James’ journey as an emcee has been characterised by exponential growth and lessons. As an emcee, he has learnt that every stage has its audience, vibe and challenges.
“It’s always a tough task to weave through with balance. However, when you love doing it, you always find a way out,” he says.
James, also a news anchor with Rwanda Broadcasting Agency, notes that a milestone in his work as an emcee is every completed task commended and lauded by the client.
“Whether a stage is big or small, it doesn’t matter because the reverence is the same even though preparations may vary depending on the assignments,” he says.

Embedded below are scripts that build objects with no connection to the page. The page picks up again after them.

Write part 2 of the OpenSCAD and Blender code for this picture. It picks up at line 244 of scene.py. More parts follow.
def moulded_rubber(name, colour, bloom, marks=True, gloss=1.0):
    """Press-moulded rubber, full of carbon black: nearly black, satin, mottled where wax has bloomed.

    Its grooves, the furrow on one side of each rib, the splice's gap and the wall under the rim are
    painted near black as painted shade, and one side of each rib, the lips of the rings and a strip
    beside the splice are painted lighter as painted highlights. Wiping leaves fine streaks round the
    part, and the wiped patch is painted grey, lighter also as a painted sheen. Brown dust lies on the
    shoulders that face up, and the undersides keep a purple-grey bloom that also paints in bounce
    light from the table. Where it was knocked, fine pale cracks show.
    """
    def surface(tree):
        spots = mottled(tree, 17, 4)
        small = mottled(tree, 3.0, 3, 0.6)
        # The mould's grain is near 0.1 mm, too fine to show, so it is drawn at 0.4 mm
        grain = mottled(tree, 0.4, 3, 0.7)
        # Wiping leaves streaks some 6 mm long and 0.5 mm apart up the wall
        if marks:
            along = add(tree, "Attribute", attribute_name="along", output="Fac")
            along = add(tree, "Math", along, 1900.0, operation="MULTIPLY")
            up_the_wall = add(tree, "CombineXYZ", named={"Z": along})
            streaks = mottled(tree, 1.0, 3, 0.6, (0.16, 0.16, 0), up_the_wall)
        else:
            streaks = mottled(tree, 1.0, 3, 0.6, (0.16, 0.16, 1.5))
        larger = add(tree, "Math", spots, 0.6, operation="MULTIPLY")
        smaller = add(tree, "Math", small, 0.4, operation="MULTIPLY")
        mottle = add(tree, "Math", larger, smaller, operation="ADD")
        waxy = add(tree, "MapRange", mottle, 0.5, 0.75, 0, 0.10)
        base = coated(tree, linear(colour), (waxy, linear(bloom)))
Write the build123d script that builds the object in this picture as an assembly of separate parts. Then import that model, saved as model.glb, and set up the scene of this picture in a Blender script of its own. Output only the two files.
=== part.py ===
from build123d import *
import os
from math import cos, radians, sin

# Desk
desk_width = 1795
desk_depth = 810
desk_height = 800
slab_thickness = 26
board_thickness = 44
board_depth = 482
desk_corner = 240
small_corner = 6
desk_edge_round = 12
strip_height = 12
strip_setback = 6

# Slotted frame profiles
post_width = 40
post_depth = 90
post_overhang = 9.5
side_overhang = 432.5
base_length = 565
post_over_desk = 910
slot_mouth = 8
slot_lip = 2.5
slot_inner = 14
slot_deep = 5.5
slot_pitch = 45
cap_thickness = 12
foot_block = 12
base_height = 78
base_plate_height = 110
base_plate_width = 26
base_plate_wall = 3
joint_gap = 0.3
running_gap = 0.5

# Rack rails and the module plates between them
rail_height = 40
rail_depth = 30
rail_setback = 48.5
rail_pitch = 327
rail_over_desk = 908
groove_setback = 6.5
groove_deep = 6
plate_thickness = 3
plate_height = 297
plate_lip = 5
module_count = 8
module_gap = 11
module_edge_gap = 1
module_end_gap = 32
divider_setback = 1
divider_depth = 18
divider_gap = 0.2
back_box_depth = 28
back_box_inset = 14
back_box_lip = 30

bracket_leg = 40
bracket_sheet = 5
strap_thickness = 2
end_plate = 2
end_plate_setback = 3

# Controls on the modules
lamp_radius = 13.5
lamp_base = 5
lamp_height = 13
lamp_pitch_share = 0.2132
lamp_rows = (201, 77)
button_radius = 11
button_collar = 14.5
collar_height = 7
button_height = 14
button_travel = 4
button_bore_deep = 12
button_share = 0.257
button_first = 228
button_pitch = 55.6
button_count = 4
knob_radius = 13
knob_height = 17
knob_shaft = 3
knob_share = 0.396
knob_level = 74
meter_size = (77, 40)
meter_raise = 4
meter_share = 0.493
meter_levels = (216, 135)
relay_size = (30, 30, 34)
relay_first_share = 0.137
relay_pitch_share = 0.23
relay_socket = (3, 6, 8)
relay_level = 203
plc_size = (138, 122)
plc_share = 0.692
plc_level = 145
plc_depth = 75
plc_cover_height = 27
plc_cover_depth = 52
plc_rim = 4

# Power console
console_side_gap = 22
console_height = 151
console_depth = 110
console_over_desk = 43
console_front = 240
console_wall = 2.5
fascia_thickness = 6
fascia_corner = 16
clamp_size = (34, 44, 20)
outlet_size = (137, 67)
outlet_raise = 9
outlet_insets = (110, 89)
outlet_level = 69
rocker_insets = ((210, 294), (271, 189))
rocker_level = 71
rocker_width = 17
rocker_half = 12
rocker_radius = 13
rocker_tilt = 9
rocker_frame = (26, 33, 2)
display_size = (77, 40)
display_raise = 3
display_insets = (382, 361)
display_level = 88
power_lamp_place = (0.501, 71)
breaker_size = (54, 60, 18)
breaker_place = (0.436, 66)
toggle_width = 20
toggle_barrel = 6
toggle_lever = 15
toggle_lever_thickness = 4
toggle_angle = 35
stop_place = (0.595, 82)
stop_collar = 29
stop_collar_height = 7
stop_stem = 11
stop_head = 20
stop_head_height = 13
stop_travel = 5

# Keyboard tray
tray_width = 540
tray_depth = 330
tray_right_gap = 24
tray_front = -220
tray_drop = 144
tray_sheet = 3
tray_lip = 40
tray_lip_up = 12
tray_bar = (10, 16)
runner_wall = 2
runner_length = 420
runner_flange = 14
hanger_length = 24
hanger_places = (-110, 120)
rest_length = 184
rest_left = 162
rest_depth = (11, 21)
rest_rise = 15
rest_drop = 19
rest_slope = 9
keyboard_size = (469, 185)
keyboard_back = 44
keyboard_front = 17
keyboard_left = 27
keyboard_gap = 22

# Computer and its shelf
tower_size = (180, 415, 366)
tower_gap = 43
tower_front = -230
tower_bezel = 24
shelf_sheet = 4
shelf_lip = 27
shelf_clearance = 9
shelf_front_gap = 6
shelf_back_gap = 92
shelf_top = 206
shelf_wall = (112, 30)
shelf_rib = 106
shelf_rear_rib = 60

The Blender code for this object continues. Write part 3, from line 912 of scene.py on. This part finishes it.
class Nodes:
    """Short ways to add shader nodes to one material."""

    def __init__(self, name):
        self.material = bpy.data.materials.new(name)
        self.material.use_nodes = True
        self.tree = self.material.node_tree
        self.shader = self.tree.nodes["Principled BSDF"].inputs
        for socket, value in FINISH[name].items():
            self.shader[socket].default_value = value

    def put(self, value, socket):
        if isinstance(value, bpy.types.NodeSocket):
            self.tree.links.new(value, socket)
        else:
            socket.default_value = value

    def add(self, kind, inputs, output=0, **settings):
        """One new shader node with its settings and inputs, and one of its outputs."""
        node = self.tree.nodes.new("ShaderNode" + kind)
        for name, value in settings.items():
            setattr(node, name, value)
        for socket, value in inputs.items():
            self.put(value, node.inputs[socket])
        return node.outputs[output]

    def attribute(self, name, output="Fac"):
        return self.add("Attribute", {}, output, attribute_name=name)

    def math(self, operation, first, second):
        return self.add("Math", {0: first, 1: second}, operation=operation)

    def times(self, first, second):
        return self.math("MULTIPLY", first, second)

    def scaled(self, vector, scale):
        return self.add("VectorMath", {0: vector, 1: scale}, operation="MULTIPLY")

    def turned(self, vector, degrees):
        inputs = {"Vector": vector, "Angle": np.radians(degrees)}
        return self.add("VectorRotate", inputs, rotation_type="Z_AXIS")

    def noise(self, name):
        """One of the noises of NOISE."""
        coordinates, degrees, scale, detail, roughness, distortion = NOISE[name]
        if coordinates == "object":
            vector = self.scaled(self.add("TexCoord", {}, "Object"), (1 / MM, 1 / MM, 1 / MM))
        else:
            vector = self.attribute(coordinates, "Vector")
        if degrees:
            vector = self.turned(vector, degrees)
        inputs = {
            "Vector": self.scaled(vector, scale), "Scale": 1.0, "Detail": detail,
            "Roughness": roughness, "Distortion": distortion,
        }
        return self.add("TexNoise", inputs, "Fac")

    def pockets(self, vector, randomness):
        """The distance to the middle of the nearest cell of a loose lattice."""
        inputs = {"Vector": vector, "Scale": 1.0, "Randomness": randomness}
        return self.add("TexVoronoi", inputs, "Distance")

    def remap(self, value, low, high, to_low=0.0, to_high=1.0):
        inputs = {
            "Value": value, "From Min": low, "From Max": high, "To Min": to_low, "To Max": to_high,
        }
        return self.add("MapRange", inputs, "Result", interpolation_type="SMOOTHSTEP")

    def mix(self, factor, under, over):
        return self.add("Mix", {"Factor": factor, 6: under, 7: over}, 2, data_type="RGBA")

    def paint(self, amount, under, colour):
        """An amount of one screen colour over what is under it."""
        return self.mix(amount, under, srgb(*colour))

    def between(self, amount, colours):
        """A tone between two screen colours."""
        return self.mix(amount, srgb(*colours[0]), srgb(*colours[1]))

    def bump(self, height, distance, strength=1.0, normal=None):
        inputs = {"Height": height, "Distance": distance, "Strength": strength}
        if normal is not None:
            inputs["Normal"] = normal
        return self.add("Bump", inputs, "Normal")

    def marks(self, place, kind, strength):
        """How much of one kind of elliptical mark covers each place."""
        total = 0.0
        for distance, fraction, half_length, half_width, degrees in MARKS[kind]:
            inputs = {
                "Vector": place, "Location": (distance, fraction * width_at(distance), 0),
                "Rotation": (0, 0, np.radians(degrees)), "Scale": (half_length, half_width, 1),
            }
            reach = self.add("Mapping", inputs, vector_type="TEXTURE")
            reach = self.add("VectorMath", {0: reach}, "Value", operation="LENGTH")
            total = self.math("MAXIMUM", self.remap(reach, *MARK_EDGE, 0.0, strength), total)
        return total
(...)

He has served in African Union of Broadcasters (AUB), World Economic Forum, Transform Africa, Smart Africa, Miss Rwanda, IMSAR (Improving Market Systems for Agriculture in Rwanda), Pitch AgriHack, University of Rwanda, Never Again, ‘I am the future’ music project, weddings and more
James notes that Miss Rwanda pageant has been one of the greatest highlights due to the large audience.
“My creativity and coordination worked spot on. I also enjoyed serving with AUB and Transform Africa, I met people that appreciated my work and opened more opportunities for me,” he says.
The mistakes he made during his first days working as an emcee taught him a lot, he says.
“I have called people mister when they are doctors, wrongly translated French words to English, called a wrong person on stage. I have had to interrupt big figures to keep time. All these experiences have only shaped me better,” he says.
James has come to the realisation that emceeing is the only job one can never be prepared enough for—anything can happen— and one has to rely on fast decision making, improvisation and creativity.
He hopes to keep on growing as he builds a brand in the world of emceeing.
“I think every MC has got their style. I try to maintain my down-to-earth personality, sense of humour, dynamism, flexibility, creativity, spoken languages and dress code. However, I am not yet where I would like to be. I want more opportunities, big and small to learn and serve more.”